**WRITTEN EXERCISE:**
Copy exactly the lines of the material below that run from the one containing "Turn this picture of an object into a standalone" through the one containing "GAP = 0.3 *". Copy no other lines.

**RECORDED DATA:**

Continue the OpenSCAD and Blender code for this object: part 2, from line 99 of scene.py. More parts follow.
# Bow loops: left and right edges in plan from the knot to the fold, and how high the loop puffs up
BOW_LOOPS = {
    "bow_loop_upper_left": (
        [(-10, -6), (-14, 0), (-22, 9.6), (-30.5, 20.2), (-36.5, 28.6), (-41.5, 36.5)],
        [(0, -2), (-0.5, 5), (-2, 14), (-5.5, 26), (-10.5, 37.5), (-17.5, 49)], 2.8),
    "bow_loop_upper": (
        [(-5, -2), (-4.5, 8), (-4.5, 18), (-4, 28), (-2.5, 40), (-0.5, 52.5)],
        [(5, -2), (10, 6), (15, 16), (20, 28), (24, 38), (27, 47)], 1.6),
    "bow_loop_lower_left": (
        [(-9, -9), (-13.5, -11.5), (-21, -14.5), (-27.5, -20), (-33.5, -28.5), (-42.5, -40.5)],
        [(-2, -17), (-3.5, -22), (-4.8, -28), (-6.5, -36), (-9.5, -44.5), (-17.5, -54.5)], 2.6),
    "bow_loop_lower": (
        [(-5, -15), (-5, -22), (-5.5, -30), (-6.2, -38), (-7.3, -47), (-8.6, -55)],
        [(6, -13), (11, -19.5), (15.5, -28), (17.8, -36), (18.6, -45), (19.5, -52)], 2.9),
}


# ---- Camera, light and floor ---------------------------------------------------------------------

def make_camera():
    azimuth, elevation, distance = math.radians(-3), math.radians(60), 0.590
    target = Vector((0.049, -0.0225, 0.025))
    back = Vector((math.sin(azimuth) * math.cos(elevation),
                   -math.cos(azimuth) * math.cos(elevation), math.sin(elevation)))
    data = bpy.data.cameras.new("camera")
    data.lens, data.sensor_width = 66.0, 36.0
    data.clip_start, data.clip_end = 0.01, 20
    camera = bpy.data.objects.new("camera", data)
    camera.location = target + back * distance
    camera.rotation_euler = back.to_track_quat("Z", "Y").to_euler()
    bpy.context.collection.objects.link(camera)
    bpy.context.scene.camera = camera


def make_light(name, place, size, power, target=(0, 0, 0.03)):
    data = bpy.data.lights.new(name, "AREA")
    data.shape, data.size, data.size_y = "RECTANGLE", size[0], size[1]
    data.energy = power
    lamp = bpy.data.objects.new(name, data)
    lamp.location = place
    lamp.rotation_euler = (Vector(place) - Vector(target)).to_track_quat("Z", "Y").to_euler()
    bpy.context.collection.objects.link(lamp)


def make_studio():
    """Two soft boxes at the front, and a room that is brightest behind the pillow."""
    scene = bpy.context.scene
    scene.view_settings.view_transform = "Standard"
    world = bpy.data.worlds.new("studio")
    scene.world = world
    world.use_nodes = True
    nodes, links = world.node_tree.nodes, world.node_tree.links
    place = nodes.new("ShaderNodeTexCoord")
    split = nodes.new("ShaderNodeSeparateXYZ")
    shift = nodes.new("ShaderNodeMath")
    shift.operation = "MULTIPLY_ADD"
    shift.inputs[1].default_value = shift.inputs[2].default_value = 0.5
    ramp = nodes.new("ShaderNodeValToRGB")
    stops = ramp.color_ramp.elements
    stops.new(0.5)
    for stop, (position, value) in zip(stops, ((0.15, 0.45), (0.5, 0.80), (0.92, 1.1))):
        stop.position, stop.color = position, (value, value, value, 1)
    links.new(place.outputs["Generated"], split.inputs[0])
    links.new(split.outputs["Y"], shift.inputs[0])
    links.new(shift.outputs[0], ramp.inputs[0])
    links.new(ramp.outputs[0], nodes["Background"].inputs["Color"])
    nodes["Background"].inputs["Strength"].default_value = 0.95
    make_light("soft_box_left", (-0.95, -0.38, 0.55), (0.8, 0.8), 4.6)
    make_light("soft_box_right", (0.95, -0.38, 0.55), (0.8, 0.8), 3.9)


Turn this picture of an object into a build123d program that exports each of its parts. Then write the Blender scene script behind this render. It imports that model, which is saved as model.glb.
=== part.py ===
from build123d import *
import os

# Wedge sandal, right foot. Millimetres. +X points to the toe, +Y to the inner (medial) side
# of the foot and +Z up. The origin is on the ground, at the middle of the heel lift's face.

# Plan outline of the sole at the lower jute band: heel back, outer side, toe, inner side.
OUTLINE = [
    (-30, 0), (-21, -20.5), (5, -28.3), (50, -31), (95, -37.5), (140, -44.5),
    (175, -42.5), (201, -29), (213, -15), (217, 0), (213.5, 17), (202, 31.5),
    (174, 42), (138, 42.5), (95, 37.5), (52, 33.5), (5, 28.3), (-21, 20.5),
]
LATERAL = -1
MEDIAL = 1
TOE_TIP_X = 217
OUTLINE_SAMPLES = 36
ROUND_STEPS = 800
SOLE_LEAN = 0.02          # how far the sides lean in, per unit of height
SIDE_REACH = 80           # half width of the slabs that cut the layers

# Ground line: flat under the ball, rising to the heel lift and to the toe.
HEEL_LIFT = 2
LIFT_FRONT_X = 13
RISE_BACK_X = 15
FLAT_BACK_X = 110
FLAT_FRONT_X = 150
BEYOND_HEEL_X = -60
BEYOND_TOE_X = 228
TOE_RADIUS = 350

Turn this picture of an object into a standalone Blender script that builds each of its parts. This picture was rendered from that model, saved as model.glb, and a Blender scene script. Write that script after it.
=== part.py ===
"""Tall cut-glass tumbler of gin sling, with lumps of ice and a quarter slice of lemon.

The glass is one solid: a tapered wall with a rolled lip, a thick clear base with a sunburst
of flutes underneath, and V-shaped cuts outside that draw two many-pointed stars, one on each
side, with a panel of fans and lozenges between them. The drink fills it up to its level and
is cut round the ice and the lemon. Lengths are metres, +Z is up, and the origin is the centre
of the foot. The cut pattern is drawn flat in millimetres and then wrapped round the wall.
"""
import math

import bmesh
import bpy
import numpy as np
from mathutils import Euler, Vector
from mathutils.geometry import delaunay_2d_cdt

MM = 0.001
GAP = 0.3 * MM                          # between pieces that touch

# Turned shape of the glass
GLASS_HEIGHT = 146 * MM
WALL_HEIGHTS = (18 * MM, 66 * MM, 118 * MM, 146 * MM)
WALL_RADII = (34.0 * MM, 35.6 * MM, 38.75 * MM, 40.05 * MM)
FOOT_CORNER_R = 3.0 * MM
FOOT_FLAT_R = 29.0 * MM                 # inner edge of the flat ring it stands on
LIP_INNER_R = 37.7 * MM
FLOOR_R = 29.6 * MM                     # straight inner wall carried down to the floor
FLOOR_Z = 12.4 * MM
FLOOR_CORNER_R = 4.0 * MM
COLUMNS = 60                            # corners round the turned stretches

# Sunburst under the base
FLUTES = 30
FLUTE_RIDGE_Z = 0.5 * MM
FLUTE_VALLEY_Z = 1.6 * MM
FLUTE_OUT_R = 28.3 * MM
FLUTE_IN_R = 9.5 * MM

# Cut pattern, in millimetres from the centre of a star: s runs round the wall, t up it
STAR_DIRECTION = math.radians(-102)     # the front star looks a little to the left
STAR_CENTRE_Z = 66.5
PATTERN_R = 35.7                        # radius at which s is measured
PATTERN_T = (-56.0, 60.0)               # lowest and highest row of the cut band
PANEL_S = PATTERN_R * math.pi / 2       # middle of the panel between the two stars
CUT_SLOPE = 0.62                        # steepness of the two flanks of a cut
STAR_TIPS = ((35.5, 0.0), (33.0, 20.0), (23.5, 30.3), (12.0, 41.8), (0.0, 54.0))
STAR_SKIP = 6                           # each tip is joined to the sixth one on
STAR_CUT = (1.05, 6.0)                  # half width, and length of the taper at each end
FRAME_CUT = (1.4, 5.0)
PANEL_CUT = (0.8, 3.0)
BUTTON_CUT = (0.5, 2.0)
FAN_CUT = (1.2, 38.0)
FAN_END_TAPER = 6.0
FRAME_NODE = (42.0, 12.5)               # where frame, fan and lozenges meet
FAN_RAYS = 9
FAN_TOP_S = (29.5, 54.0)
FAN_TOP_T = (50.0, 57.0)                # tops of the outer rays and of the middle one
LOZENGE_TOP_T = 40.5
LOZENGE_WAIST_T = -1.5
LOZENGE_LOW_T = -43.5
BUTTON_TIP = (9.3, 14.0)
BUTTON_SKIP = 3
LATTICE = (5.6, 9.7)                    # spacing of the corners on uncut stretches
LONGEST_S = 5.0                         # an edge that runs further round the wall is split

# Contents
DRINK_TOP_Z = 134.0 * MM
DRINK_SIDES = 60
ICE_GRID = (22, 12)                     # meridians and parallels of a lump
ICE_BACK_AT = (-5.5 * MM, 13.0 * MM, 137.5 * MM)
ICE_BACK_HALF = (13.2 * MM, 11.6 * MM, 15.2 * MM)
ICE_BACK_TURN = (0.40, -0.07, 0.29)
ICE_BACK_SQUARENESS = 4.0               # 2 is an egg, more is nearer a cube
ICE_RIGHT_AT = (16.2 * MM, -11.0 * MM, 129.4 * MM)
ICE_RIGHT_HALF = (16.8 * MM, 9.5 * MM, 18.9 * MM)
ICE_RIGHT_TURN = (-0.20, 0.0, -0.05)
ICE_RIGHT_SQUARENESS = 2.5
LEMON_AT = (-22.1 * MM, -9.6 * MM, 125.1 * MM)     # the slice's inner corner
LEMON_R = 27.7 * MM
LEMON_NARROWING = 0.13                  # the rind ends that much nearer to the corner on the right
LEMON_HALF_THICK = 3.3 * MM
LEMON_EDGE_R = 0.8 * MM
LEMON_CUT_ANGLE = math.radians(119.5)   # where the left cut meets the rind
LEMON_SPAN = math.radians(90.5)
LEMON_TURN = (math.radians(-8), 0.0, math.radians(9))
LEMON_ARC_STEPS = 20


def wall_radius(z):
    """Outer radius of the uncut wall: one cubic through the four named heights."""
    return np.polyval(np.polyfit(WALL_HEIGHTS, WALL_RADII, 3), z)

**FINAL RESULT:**
Turn this picture of an object into a standalone Blender script that builds each of its parts. This picture was rendered from that model, saved as model.glb, and a Blender scene script. Write that script after it.
=== part.py ===
"""Tall cut-glass tumbler of gin sling, with lumps of ice and a quarter slice of lemon.

The glass is one solid: a tapered wall with a rolled lip, a thick clear base with a sunburst
of flutes underneath, and V-shaped cuts outside that draw two many-pointed stars, one on each
side, with a panel of fans and lozenges between them. The drink fills it up to its level and
is cut round the ice and the lemon. Lengths are metres, +Z is up, and the origin is the centre
of the foot. The cut pattern is drawn flat in millimetres and then wrapped round the wall.
"""
import math

import bmesh
import bpy
import numpy as np
from mathutils import Euler, Vector
from mathutils.geometry import delaunay_2d_cdt

MM = 0.001
GAP = 0.3 * MM                          # between pieces that touch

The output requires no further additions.